Наконец, имеются предания более широкого, универсального масштаба, которые по их культовой роли не без оснований именуют мифами. Среди них есть общий для множества народов миф о потопе (эскимосский Ной спасся не в ковчеге, а забравшись сразу на высочайший нунатак). Интересен миф о происхождении света и смерти. Вначале была тьма, но не было смерти, и люди переполнили землю, и не стало им хватать пищи. Тогда две старухи, обладавшие "силой в словах", вознесли молитвы: одна - о приходе света и смерти, другая - о неизменности мира. Верховное божество вняло просьбам обеих, и тьма стала чередоваться светом, а жизнь - смертью.
Любопытно, что в мифах эскимосов совершенно не отражены происхождение мира, земли. Земля существовала извечно, но была пустой, пока с небес не сошел человек, говорится в них, и не соединился с ней. В результате этого брака родились два мальчика, один из которых со временем стал мужчиной, другой - женщиной, от них и пошел род людской.
Подобные мифы обычно служат основой религии. У гренландцев комплекс их можно назвать религией с известной оговоркой: если у других народов религии свойственно наличие догм, являющихся "последним словом" в отношении сколь угодно сложных проблем, то таких догм у эскимосов нет. Зато имеются отдельные положения, возводимые на фундаменте опыта и поэтому динамичные, относительные, находящиеся в непрерывном развитии и совершенствовании.
В отношении же центральной идеи религии вообще, идеи бессмертия, ее трактовки эскимосы сближаются скорее с буддизмом, чем с христианством, поскольку считают смерть необходимым условием для возрождения и новой жизни в облике животного, человека, принявшего имя умершего, или в детях.

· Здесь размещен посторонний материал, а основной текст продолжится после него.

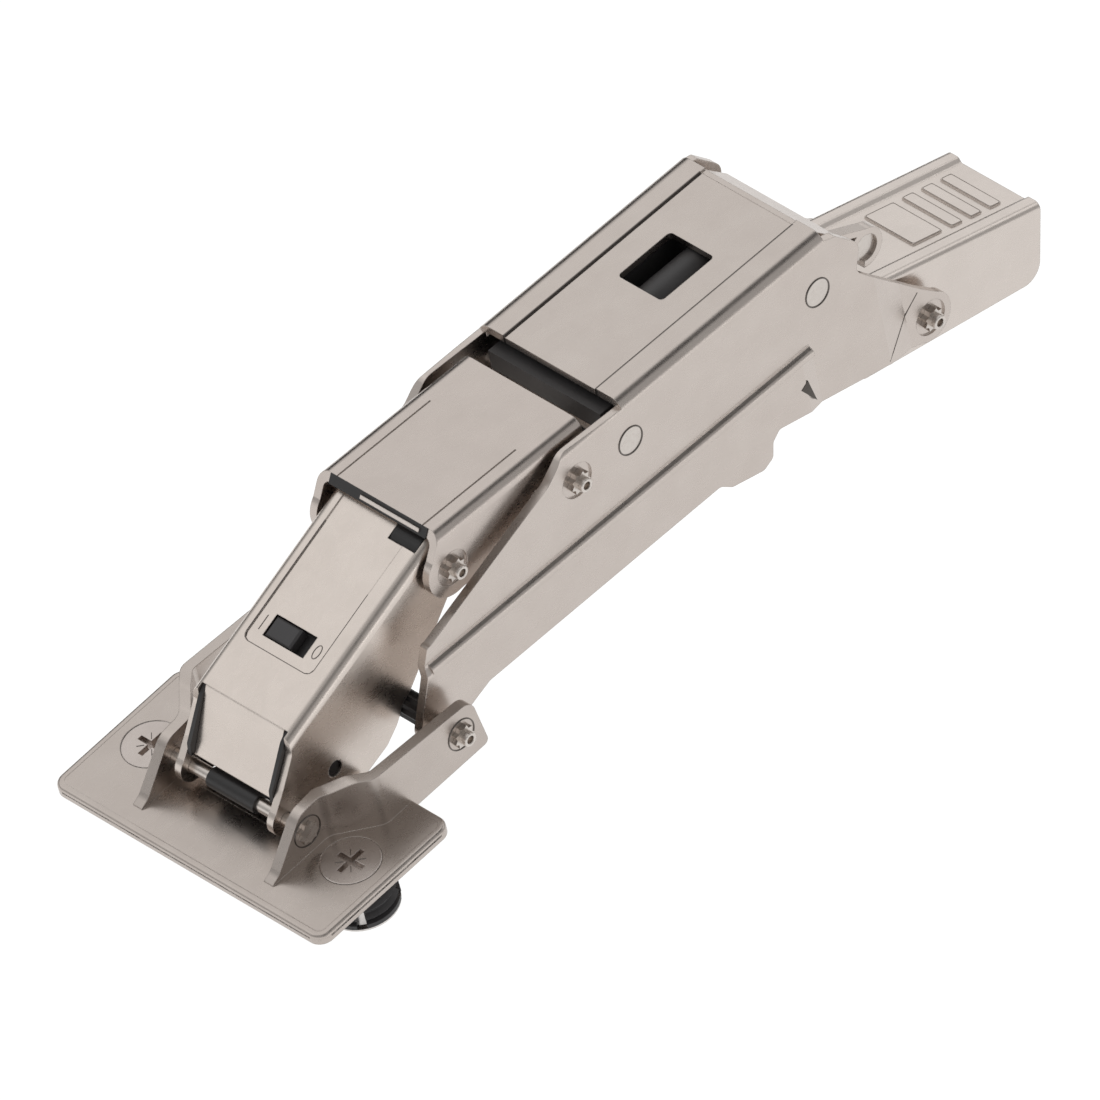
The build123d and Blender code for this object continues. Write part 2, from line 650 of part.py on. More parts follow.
front_pin = bar(A, PIN_R, EAR_FRONT + EAR_COLLAR)
front_pin += collars(A, EAR_FRONT + SEAT_GAP, EAR_FRONT + EAR_COLLAR)
save(front_pin, "front_pin")
front_sleeve = bar(A, FRONT_SLEEVE_R, FRONT_SLEEVE_HALF)
save(front_sleeve - bar(A, PIN_R + SEAT_GAP, 30), "front_sleeve")
rear_pin = bar(B, PIN_R, EAR_REAR + COLLAR_PROUD)
rear_pin += collars(B, EAR_REAR + SEAT_GAP, EAR_REAR + COLLAR_PROUD)
save(rear_pin, "rear_pin")
sleeve_half = wide - LEVER_T - CLEAR
rear_sleeve = star(B, REAR_SLEEVE_R, REAR_SLEEVE_R - 0.35, 10, -sleeve_half, sleeve_half)
save(rear_sleeve - bar(B, PIN_R + SEAT_GAP, 30), "rear_sleeve")

# Each door screw has a flush cross-slotted head and spreads a ribbed dowel.
head = Solid.make_cone(SCREW_R + 0.5, SCREW_HEAD_R, PLATE_T - 0.05)
screw = Pos(0, 0, 0.05 - PLATE_T) * head
screw += Pos(0, 0, -PLATE_T - SCREW_LONG / 2 + 0.3) * Cylinder(SCREW_R, SCREW_LONG)
screw -= Pos(0, 0, 0) * Box(5.4, 0.95, 2.4)
screw -= Pos(0, 0, 0) * Box(0.95, 5.4, 2.4)
dowel_mid = Pos(0, 0, -PLATE_T - DOWEL_LONG / 2)
dowel = dowel_mid * Cylinder(DOWEL_R, DOWEL_LONG)
dowel -= Pos(0, 0, -PLATE_T) * Cylinder(SCREW_R + SEAT_GAP, 2 * SCREW_LONG)
split_long = 2 * (DOWEL_LONG - 1.6)
split = Pos(DOWEL_R, 0, -PLATE_T - DOWEL_LONG) * Box(2 * (DOWEL_R - 2.6), 0.9, split_long)
dowel -= twice(split)
for name, x in (("right", SCREW_X), ("left", -SCREW_X)):
    save(plate_frame.location * Pos(x, 0, 0) * screw, f"door_screw_{name}")
    save(plate_frame.location * Pos(x, 0, 0) * dowel, f"dowel_{name}")
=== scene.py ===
import math

import bmesh
import bpy
from mathutils import Matrix, Vector
from mathutils.bvhtree import BVHTree


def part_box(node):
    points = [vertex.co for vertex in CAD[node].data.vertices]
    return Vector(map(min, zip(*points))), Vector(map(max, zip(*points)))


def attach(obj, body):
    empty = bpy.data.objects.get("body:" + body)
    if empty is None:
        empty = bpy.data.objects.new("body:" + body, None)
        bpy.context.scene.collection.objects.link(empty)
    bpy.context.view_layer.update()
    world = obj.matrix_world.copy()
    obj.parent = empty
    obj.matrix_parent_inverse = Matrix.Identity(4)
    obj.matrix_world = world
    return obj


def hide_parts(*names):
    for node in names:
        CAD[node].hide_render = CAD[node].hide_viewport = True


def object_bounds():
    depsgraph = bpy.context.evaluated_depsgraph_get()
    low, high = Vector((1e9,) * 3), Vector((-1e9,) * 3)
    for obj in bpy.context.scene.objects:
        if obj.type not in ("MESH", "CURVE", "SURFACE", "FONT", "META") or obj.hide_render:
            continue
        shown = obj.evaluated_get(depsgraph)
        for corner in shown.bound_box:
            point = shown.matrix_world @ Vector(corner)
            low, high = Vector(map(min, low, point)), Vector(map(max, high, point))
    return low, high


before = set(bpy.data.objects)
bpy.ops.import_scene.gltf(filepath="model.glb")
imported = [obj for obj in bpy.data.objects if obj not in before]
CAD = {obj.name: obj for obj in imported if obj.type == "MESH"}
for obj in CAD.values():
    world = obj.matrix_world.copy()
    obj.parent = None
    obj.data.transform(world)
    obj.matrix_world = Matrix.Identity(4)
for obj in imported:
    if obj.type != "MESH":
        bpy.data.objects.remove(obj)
cad_low, cad_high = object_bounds()
MM = 0.001
METRES = Matrix.Scale(MM, 4)


def own_frame(slope, y, z, x=0.0):
    """Matrix from a part's own frame, in mm, to the row frame, in metres.

    The part's frame has its origin at x, y and z in mm, and slopes by some degrees about X.
    """
    move = Matrix.Translation((x * MM, y * MM, z * MM))
    return move @ Matrix.Rotation(math.radians(slope), 4, "X") @ METRES


def linear(code):
    """A colour written as sRGB hex, as the linear values that a shader takes."""
    parts = [int(code[i : i + 2], 16) / 255 for i in (0, 2, 4)]
    return [c / 12.92 if c <= 0.04045 else ((c + 0.055) / 1.055) ** 2.4 for c in parts] + [1.0]


def add_node(tree, kind, settings=None, links=None):
    """Adds a node, gives it its settings, and joins its inputs to other nodes' outputs."""
    made = tree.nodes.new(kind)
    for name, value in (settings or {}).items():
        if isinstance(name, int) or name in made.inputs:
            made.inputs[name].default_value = value
        else:
            setattr(made, name, value)
    for name, source in (links or {}).items():
        tree.links.new(source, made.inputs[name])
    return made


def maths(tree, operation, *values, clamp=False):
    """The result of a Math node. Each value is a number or another node's output."""
    made = add_node(tree, "ShaderNodeMath", {"operation": operation, "use_clamp": clamp})
    for socket, value in zip(made.inputs, values):
        if isinstance(value, (int, float)):
            socket.default_value = value
        else:
            tree.links.new(value, socket)
    return made.outputs[0]


def noise(tree, place, size, **settings):
    """Noise whose features are about a size in mm."""
    settings["Scale"] = 1 / (size * MM)
    return add_node(tree, "ShaderNodeTexNoise", settings, {"Vector": place}).outputs["Fac"]


def remap(tree, value, span, result=(0.0, 1.0), kind="LINEAR"):
    """A value brought from one span to another, and kept inside it."""
    settings = {
        "interpolation_type": kind,
        "From Min": span[0],
        "From Max": span[1],
        "To Min": result[0],
        "To Max": result[1],
    }
    return add_node(tree, "ShaderNodeMapRange", settings, {"Value": value}).outputs["Result"]


def tint(tree, share, dark, pale):
    """A colour between a dark and a pale one. The dark one may be another node's output."""
    settings = {"data_type": "RGBA", 7: linear(pale)}
    links = {0: share}
    if isinstance(dark, str):
        settings[6] = linear(dark)
    else:
        links[6] = dark
    return add_node(tree, "ShaderNodeMix", settings, links).outputs[2]


def bumped(tree, height, strength, depth, normal=None):
    """A normal that follows a height, with its depth in mm."""
    links = {"Height": height}
    if normal is not None:
        links["Normal"] = normal
    settings = {"Strength": strength, "Distance": depth * MM}
    return add_node(tree, "ShaderNodeBump", settings, links).outputs["Normal"]


def new_material(name):
    """An empty node material with its output, and its tree."""
    material = bpy.data.materials.new(name)
    material.use_nodes = True
    material.node_tree.nodes.clear()
    return material, material.node_tree


def surfaced(tree, kind, colour, gloss, normal):
    """Ends a material's tree with its surface."""
    looks = {"Base Color": colour, "Roughness": gloss, "Normal": normal}
    shader = add_node(tree, "ShaderNodeBsdfPrincipled", kind, looks)
    add_node(tree, "ShaderNodeOutputMaterial", None, {"Surface": shader.outputs[0]})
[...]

Жизнь в мифах рассматривается как попеременное пребывание всего живущего на земле и в царстве мертвых, в этом смысле жизнь и смерть идентичны. Так же диалектично характеризуются свет и тьма, тепло и холод, добро и зло. Кстати, добра и зла в нашем, этическом, понимании здесь не существует - они слились воедино. Добро в мифах - это все то, что не мешает чередованию противоположностей, т.е. проявлению их глубинной взаимосвязи. То, что препятствует извечному диалектическому развитию, - зло, ибо, прерывая круговорот жизни, оно препятствует возрождению. Это же ведет к самым страшным последствиям - с умершими происходят неестественные изменения, они превращаются в привидения; не до конца идет процесс преображения - и появляются монстры (полулюди-полузвери) и т.д. Подобные неестественные по своей сути несчастья воспринимаются с ужасом, гораздо более сильным, чем страх перед смертью. Собственно, и миф о приходе света и смерти можно рассматривать как прекращение неестественного покоя, единообразия, замену его чередованием противоположностей. Кстати, свет и смерть не были, согласно этому мифу, созданы: они где-то существовали, но правильное их чередование с тьмой и жизнью наступило только в результате молитв. Установившийся правильный порядок и есть результат победы доброго над злым началом в мире.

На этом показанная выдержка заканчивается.